*Your objective*. Quote exactly, and only, the lines of the material below from the line with "header_card();" through the line with "bpy.data.objects.remove(obj)".

*Data provided*.
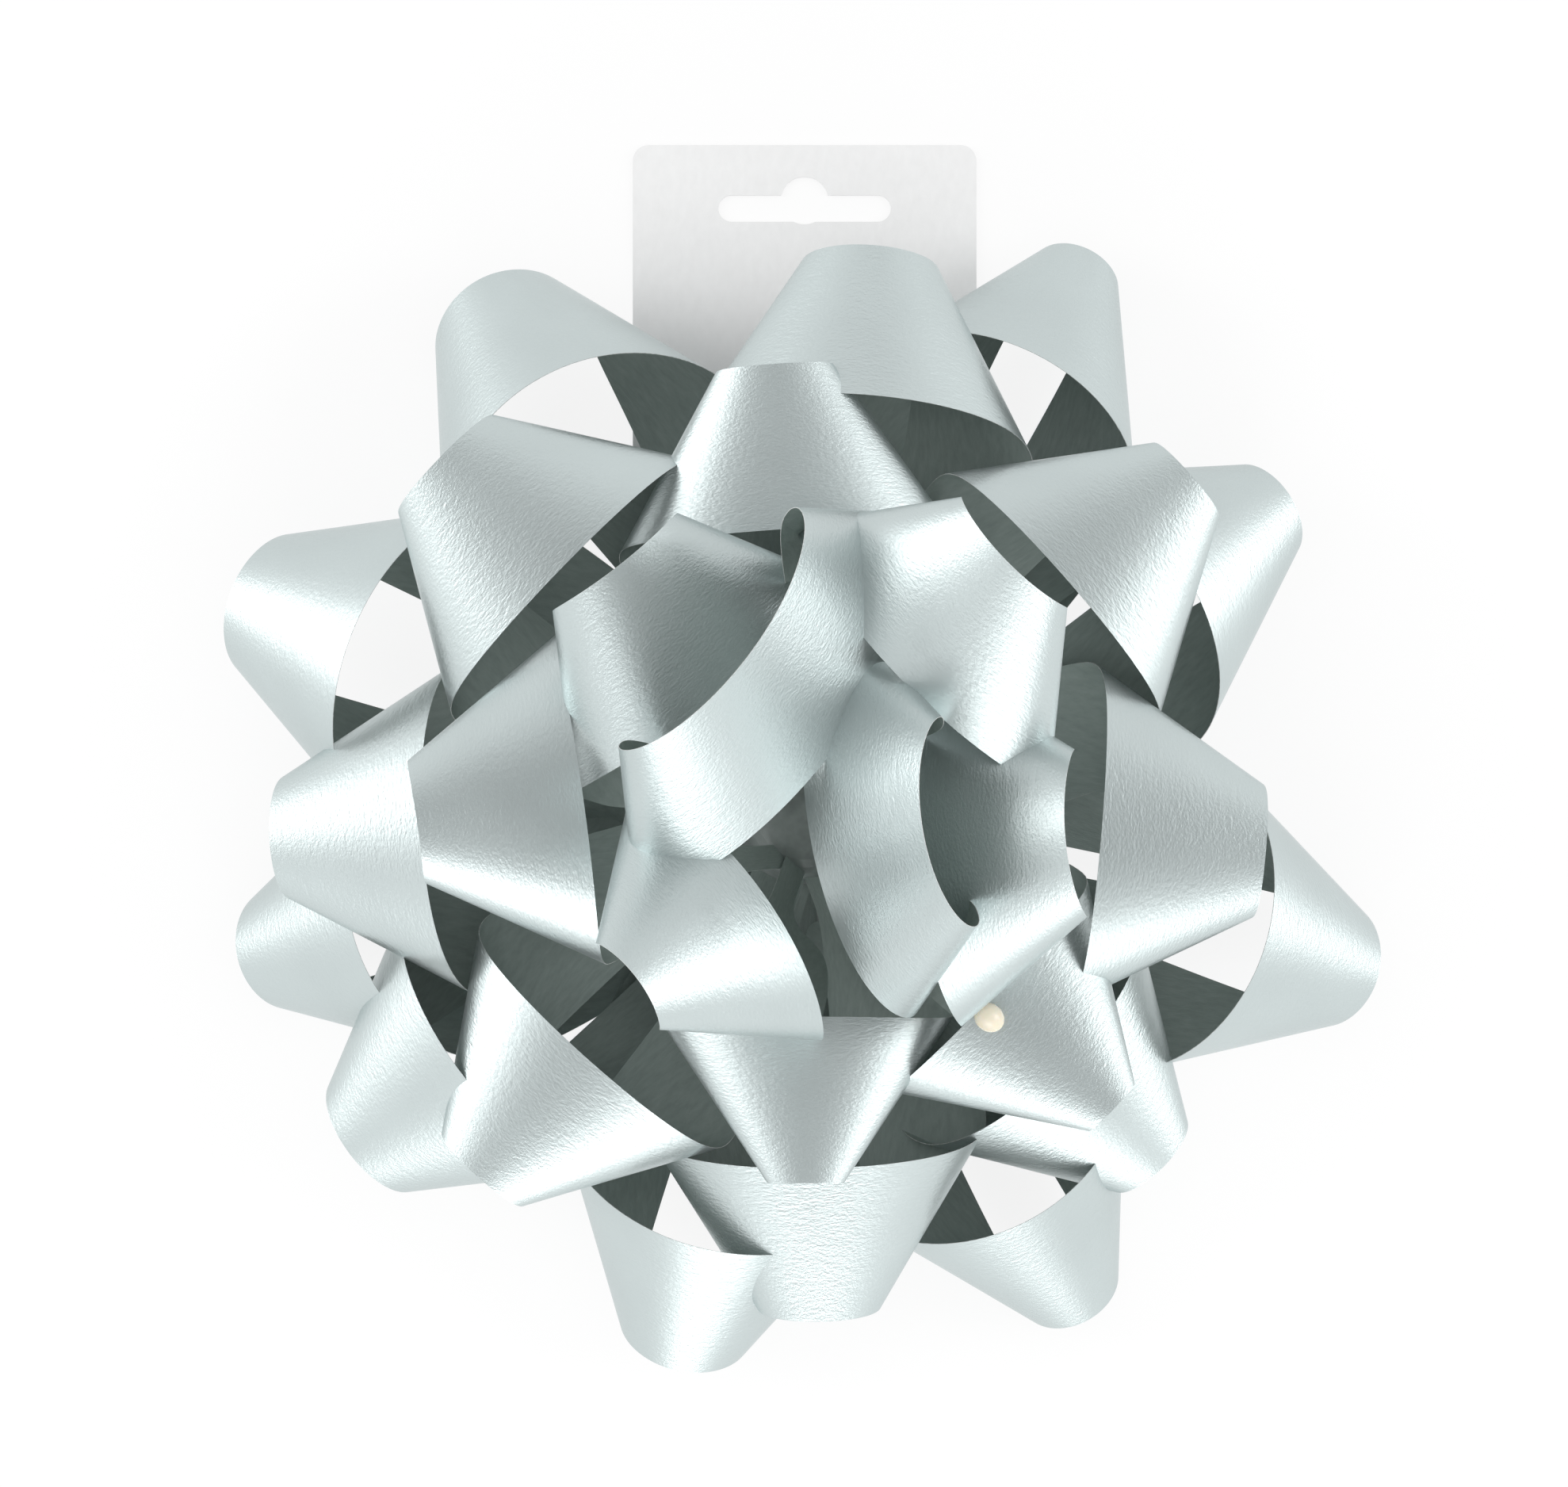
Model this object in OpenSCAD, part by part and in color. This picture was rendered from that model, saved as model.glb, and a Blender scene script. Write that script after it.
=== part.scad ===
// Star gift bow on a hang card.
// The card lies flat with its back on z = 0. The bow's own axis is the Z axis, and
// +Y points to the hang slot. Every ribbon loop is one strip of its own, wound on a
// flattened cone whose narrow end points away from the middle of the bow.

/* [Bow] */
// Nominal distance across the outer ring, which every loop length scales with (mm)
bow_diameter = 216; // [150:1:270]
// Width of the ribbon (mm)
ribbon_width = 30; // [24:0.5:36]
// Thickness of the ribbon (mm)
ribbon_thickness = 0.12; // [0.1:0.01:0.2]
// Width the ribbon is gathered to where it enters the glue (mm)
root_width = 5; // [4:0.5:8]
// Share of each leg that is drawn in towards the root
gather_share = 0.58; // [0.4:0.02:0.7]
// Share of each leg that is fully drawn in
pinch_share = 0.15; // [0.1:0.01:0.3]
// Height of one loop's root over the next one down (mm)
root_pitch = 0.65; // [0.55:0.05:1]

/* [Core] */
// Diameter of the glue core that holds the roots (mm)
core_diameter = 28; // [22:1:34]
// Radius of the ring the loop roots start on (mm)
root_radius = 6; // [4:0.5:8]
// Height of the lowest loop root over the backing disc (mm)
first_root = 0.7; // [0.6:0.1:2]
// Glue over the highest root (mm)
core_cover = 4; // [2:0.5:8]
// Size of the stray bead of glue (mm)
bead_length = 5; // [4:0.5:8]

/* [Backing] */
// Diameter of the backing disc under the loops (mm)
disc_diameter = 48; // [34:1:60]
// Thickness of the backing disc (mm)
disc_thickness = 0.6; // [0.4:0.1:1.2]
// Diameter of the foam pad between disc and card (mm)
pad_diameter = 30; // [20:1:44]
// Thickness of the foam pad (mm)
pad_thickness = 1; // [0.6:0.1:2]

/* [Card] */
// Width of the hang card (mm)
card_width = 65; // [50:1:90]
// Distance from the bow's axis to the top edge of the card (mm)
card_top = 125.5; // [115:0.5:150]
// Distance from the bow's axis to the lower edge of the card (mm)
card_bottom = 40; // [28:1:60]
// Thickness of the card (mm)
card_thickness = 0.4; // [0.3:0.05:0.8]
// Corner radius of the card (mm)
card_corner = 3; // [1:0.5:8]
// Width of the hang slot (mm)
slot_width = 32.6; // [26:0.1:36]
// Height of the hang slot's straight part (mm)
slot_height = 5; // [4:0.1:7]
// Radius of the bump over the middle of the slot (mm)
slot_bump = 4.5; // [3:0.1:6]
// Distance from the top edge to the middle of the slot (mm)
slot_drop = 12; // [9:0.5:20]

/* [Hidden] */

reach = bow_diameter / 216;          // every loop length scales with the bow
pad_z = card_thickness;              // underside of the foam pad
disc_z = pad_z + pad_thickness;      // underside of the backing disc
core_z = disc_z + disc_thickness;    // underside of the glue core
leg_step = 0.3;                      // one leg of a loop rides over the other by this
flatness = 1.35;                     // over 1 pulls the sides of the cone down and in
steps_long = 48;                     // facets along a loop
steps_wide = 2;                      // facets across a loop
cone_steps = 144;                    // samples round a cone

// One row a loop: heading and climb of its cone (degrees), half length of its ribbon
// (mm), half breadth and height of the cone at unit distance from its tip, place in
// the stack of roots, sideways shift of the root (mm, + is to the left), and how far
// the loop leans over sideways (degrees, + is to the right).
OUTER = [
  [ 121,  0, 122, 0.52, 0.84,  2,   2,  0],
  [  86, 10, 113, 0.60, 0.60, 10,  -5,  0],
  [  63,  0, 118, 0.60, 0.80,  3,   0,  0],
  [  33,  4, 110, 0.58, 0.75,  7,   0,  0],
  [ -17,  0, 115, 0.55, 0.80,  5,   1,  0],
  [ -45,  6,  97, 0.60, 0.60,  8,   0,  0],
  [ -61,  0, 111, 0.57, 0.80,  0,   0,  0],
  [-103,  2, 112, 0.55, 0.75,  4,   0,  0],
  [-143,  5, 112, 0.58, 0.65,  9,   0,  0],
  [-165,  0, 113, 0.55, 0.80,  1,   0,  0],
  [ 159,  3, 121, 0.55, 0.75,  6,   0,  0]];
MIDDLE = [
  [ 136, 20, 106, 0.62, 0.50, 14,   0,  0],
  [  94, 20,  92, 0.63, 0.42, 20,   0,  0],
  [  41, 18, 101, 0.65, 0.50, 15,   0,  0],
  [  -5, 22,  98, 0.60, 0.50, 16,   0,  0],
  [ -44, 25,  85, 0.65, 0.50, 17,   0,  0],
  [ -90, 30,  78, 0.64, 0.42, 19,   0,  0],
  [-132, 17,  98, 0.63, 0.50, 13,   0,  0],
  [-177, 12, 106, 0.60, 0.60, 12,   0,  0],
  [-172, 36,  93, 0.60, 0.50, 18,  -8,  0],
  [ -89, 10, 101, 0.62, 0.50, 11,   1,  0]];
INNER = [
  [ 128, 41,  88, 0.53, 0.50, 25,   1,  2],
  [  43, 53, 106, 0.61, 0.50, 26,   1, -6],
  [   4, 55,  97, 0.56, 0.50, 23,  -9, -2],
  [-144, 61,  92, 0.59, 0.60, 24,   6,  0],
  [ 144, 66, 116, 0.50, 0.40, 22,  -7,  7],
  [  10, 73, 104, 0.56, 0.42, 21,   1,  5]];

top_root = core_z + first_root + 26 * root_pitch;
silver = [0.76, 0.79, 0.79];

// Unit direction from the cone's tip to its skin, t degrees round from the top
function cone_ray(t, a, h) =
  let (v = [-1, a * sin(t), h * pow((1 + cos(t)) / 2, flatness)]) v / norm(v);

// Running angle over the skin, from one lower side round over the top to the other
function cone_turn(u) =
  [for (i = 0, s = 0; i < len(u);
        s = s + (i + 1 < len(u) ? acos(min(1, u[i] * u[i + 1])) : 0), i = i + 1) s];

function smooth(q) = let (c = max(0, min(1, q))) c * c * (3 - 2 * c);
function climb(p, e) = [p.x * cos(e) - p.z * sin(e), p.y, p.x * sin(e) + p.z * cos(e)];
function lean(p, e) = [p.x, p.y * cos(e) - p.z * sin(e), p.y * sin(e) + p.z * cos(e)];
function heading(p, a) = [p.x * cos(a) - p.y * sin(a), p.x * sin(a) + p.y * cos(a), p.z];
function cross_unit(a, b) = let (c = cross(a, b)) c / norm(c);

// Middle surface of one loop: rows of points that lie along the cone's own straight
// lines, so that the ribbon bends without creasing, and square off towards the root
function loop_rows(row) =
  let (az = row[0], el = row[1], half = row[2] * reach, a = row[3], h = row[4],
       z = core_z + first_root + row[5] * root_pitch,
       u = [for (i = [0:cone_steps]) cone_ray(-180 + 360 * i / cone_steps, a, h)],
       turn = cone_turn(u), side = turn[cone_steps] / 2,
       tables = [for (k = [0:2]) [for (i = [0:cone_steps]) [turn[i] - side, u[i][k]]]],
       r0 = half / tan(side), tip = r0 / cos(side))
  [for (i = [0:steps_long])
    let (f0 = turn[i * cone_steps / steps_long] - side, s0 = r0 * tan(f0),
         left = 1 - abs(s0) / half, square = smooth(2 * left),
         w = root_width + (ribbon_width - root_width)
             * smooth((left - pinch_share) / (gather_share - pinch_share)))
    [for (j = [0:steps_wide])
      let (v = w * (j / steps_wide - 0.5), s = s0 * (1 + square * v / r0),
           f = atan2(s, r0 + v), r = norm([s, r0 + v]),
           ray = abs(f) > side
             ? [-cos(abs(f) - side), -sign(f) * sin(abs(f) - side), 0]
             : let (q = [for (k = [0:2]) lookup(f, tables[k])]) q / norm(q),
           p = [tip, 0, leg_step * s0 / half] + r * ray)
      heading(lean(climb(p, el), row[7]) + [root_radius, row[6], z], az)]];

// A strip with thickness laid on rows of points
module strip(rows) {
  n = len(rows) - 1; m = len(rows[0]) - 1; k = m + 1; all = (n + 1) * k;
  out = [for (i = [0:n]) for (j = [0:m])
    cross_unit(rows[min(i + 1, n)][j] - rows[max(i - 1, 0)][j],
               rows[i][min(j + 1, m)] - rows[i][max(j - 1, 0)])];
  flat = [for (i = [0:n]) for (j = [0:m]) rows[i][j]];
  half = ribbon_thickness / 2;
  points = concat([for (i = [0:all - 1]) flat[i] + out[i] * half],
                  [for (i = [0:all - 1]) flat[i] - out[i] * half]);
  quads = concat(
    [for (i = [0:n - 1]) for (j = [0:m - 1])
      [i * k + j, i * k + j + 1, (i + 1) * k + j + 1, (i + 1) * k + j]],
    [for (i = [0:n - 1]) for (j = [0:m - 1])
      [all + i * k + j, all + (i + 1) * k + j, all + (i + 1) * k + j + 1, all + i * k + j + 1]],
    [for (i = [0:n - 1])
      [i * k, (i + 1) * k, all + (i + 1) * k, all + i * k]],
    [for (i = [0:n - 1])
      [i * k + m, all + i * k + m, all + (i + 1) * k + m, (i + 1) * k + m]],
    [for (j = [0:m - 1]) [j, all + j, all + j + 1, j + 1]],
    [for (j = [0:m - 1])
      [n * k + j, n * k + j + 1, all + n * k + j + 1, all + n * k + j]]);
  polyhedron(points, [for (q = quads) each [[q[0], q[1], q[2]], [q[0], q[2], q[3]]]]);
}

module ribbon_loop(row) { color(silver) strip(loop_rows(row)); }

module slot_outline() {
  hull() for (s = [-1, 1]) translate([s * (slot_width - slot_height) / 2, 0])
    circle(d = slot_height, $fn = 32);
  translate([0, slot_height / 2 - 1]) circle(r = slot_bump, $fn = 48);
}

module header_card() color([0.94, 0.94, 0.93]) {
  height = card_top + card_bottom;
  linear_extrude(card_thickness) difference() {
    translate([0, (card_top - card_bottom) / 2]) offset(r = card_corner, $fn = 48)
      square([card_width - 2 * card_corner, height - 2 * card_corner], center = true);
    translate([0, card_top - slot_drop]) slot_outline();
  }
}

module foam_pad() color([0.9, 0.9, 0.86])
  translate([0, 0, pad_z]) cylinder(d = pad_diameter, h = pad_thickness, $fn = 72);

module backing_disc() color([0.85, 0.86, 0.86])
  translate([0, 0, disc_z]) cylinder(d = disc_diameter, h = disc_thickness, $fn = 96);

// A squat dome of glue over the stack of roots
module glue_core() color([0.93, 0.9, 0.78]) {
  tall = top_root + core_cover - core_z; r = core_diameter / 2;
  translate([0, 0, core_z]) rotate_extrude($fn = 48)
    polygon(concat([[0, 0], [r, 0]],
      [for (q = [0:10:90]) [r * pow(cos(q), 0.6), tall * (0.55 + 0.45 * sin(q))]]));
}

// The stray bead of glue that was left on a middle loop
module glue_bead() color([0.93, 0.9, 0.78])
  translate([33, -37, 54]) rotate([0, 20, -40])
    scale([1.2, 1, 0.9]) sphere(d = bead_length, $fn = 24);

module outer_loop_1() ribbon_loop(OUTER[0]);
module outer_loop_2() ribbon_loop(OUTER[1]);
module outer_loop_3() ribbon_loop(OUTER[2]);
module outer_loop_4() ribbon_loop(OUTER[3]);
module outer_loop_5() ribbon_loop(OUTER[4]);
module outer_loop_6() ribbon_loop(OUTER[5]);
module outer_loop_7() ribbon_loop(OUTER[6]);
module outer_loop_8() ribbon_loop(OUTER[7]);
module outer_loop_9() ribbon_loop(OUTER[8]);
module outer_loop_10() ribbon_loop(OUTER[9]);
module outer_loop_11() ribbon_loop(OUTER[10]);
module middle_loop_1() ribbon_loop(MIDDLE[0]);
module middle_loop_2() ribbon_loop(MIDDLE[1]);
module middle_loop_3() ribbon_loop(MIDDLE[2]);
module middle_loop_4() ribbon_loop(MIDDLE[3]);
module middle_loop_5() ribbon_loop(MIDDLE[4]);
module middle_loop_6() ribbon_loop(MIDDLE[5]);
module middle_loop_7() ribbon_loop(MIDDLE[6]);
module middle_loop_8() ribbon_loop(MIDDLE[7]);
module middle_loop_9() ribbon_loop(MIDDLE[8]);
module middle_loop_10() ribbon_loop(MIDDLE[9]);
module inner_loop_1() ribbon_loop(INNER[0]);
module inner_loop_2() ribbon_loop(INNER[1]);
module inner_loop_3() ribbon_loop(INNER[2]);
module inner_loop_4() ribbon_loop(INNER[3]);
module inner_loop_5() ribbon_loop(INNER[4]);
module inner_loop_6() ribbon_loop(INNER[5]);

header_card();
foam_pad();
backing_disc();
glue_core();
glue_bead();
outer_loop_1();
outer_loop_2();
outer_loop_3();
outer_loop_4();
outer_loop_5();
outer_loop_6();
outer_loop_7();
outer_loop_8();
outer_loop_9();
outer_loop_10();
outer_loop_11();
middle_loop_1();
middle_loop_2();
middle_loop_3();
middle_loop_4();
middle_loop_5();
middle_loop_6();
middle_loop_7();
middle_loop_8();
middle_loop_9();
middle_loop_10();
inner_loop_1();
inner_loop_2();
inner_loop_3();
inner_loop_4();
inner_loop_5();
inner_loop_6();
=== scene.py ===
# %% [markdown]
# # A pre-made gift bow on its hang card
#
# This lesson builds a big silver star bow: twenty-seven loops of metallised ribbon, pinched at
# their roots and set in hot glue on a small plastic disc, stuck with a foam pad to a hang card.
# A fixed frame holds the card, the pad, the disc, the glue and a plain copy of every loop. The
# frame is loaded first, because each new piece takes its place from it.

# %% Load the frame
import math

import bpy
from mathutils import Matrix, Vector


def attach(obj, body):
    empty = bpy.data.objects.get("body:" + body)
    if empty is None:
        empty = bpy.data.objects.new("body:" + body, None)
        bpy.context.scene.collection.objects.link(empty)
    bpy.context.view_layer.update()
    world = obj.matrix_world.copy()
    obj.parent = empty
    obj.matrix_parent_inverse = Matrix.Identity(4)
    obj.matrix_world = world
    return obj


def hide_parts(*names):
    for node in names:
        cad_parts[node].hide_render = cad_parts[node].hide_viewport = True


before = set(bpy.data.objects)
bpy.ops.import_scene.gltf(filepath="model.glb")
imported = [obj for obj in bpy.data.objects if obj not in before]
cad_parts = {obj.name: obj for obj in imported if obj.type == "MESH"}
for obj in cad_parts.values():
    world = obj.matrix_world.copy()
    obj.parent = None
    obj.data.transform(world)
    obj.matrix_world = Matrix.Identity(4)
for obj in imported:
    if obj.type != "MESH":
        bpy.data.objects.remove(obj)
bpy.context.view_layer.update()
MM = 0.001

# %% [markdown]
# ## The camera
#
# The bow lies on its card and is seen from straight above, so the camera looks down along Z. A
# long lens from more than a metre away keeps the loops from looking stretched near the edges.
# A wide lens close by would also fill the frame, but it would enlarge the top loops too much.

# %% Camera straight above the bow
CAMERA_HEIGHT = 1100 * MM
VIEW_WIDTH = 296.7 * MM
SENSOR = 36.0

camera_data = bpy.data.cameras.new("camera")
camera_data.sensor_width = SENSOR
camera_data.lens = SENSOR * CAMERA_HEIGHT / VIEW_WIDTH
camera_data.clip_end = 20
camera = bpy.data.objects.new("camera", camera_data)
bpy.context.collection.objects.link(camera)
camera.location = (-3.9 * MM, 12.3 * MM, CAMERA_HEIGHT)
bpy.context.scene.camera = camera
print("lens:", round(camera_data.lens, 1), "mm")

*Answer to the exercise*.
header_card();
foam_pad();
backing_disc();
glue_core();
glue_bead();
outer_loop_1();
outer_loop_2();
outer_loop_3();
outer_loop_4();
outer_loop_5();
outer_loop_6();
outer_loop_7();
outer_loop_8();
outer_loop_9();
outer_loop_10();
outer_loop_11();
middle_loop_1();
middle_loop_2();
middle_loop_3();
middle_loop_4();
middle_loop_5();
middle_loop_6();
middle_loop_7();
middle_loop_8();
middle_loop_9();
middle_loop_10();
inner_loop_1();
inner_loop_2();
inner_loop_3();
inner_loop_4();
inner_loop_5();
inner_loop_6();
=== scene.py ===
# %% [markdown]
# # A pre-made gift bow on its hang card
#
# This lesson builds a big silver star bow: twenty-seven loops of metallised ribbon, pinched at
# their roots and set in hot glue on a small plastic disc, stuck with a foam pad to a hang card.
# A fixed frame holds the card, the pad, the disc, the glue and a plain copy of every loop. The
# frame is loaded first, because each new piece takes its place from it.

# %% Load the frame
import math

import bpy
from mathutils import Matrix, Vector


def attach(obj, body):
    empty = bpy.data.objects.get("body:" + body)
    if empty is None:
        empty = bpy.data.objects.new("body:" + body, None)
        bpy.context.scene.collection.objects.link(empty)
    bpy.context.view_layer.update()
    world = obj.matrix_world.copy()
    obj.parent = empty
    obj.matrix_parent_inverse = Matrix.Identity(4)
    obj.matrix_world = world
    return obj


def hide_parts(*names):
    for node in names:
        cad_parts[node].hide_render = cad_parts[node].hide_viewport = True


before = set(bpy.data.objects)
bpy.ops.import_scene.gltf(filepath="model.glb")
imported = [obj for obj in bpy.data.objects if obj not in before]
cad_parts = {obj.name: obj for obj in imported if obj.type == "MESH"}
for obj in cad_parts.values():
    world = obj.matrix_world.copy()
    obj.parent = None
    obj.data.transform(world)
    obj.matrix_world = Matrix.Identity(4)
for obj in imported:
    if obj.type != "MESH":
        bpy.data.objects.remove(obj)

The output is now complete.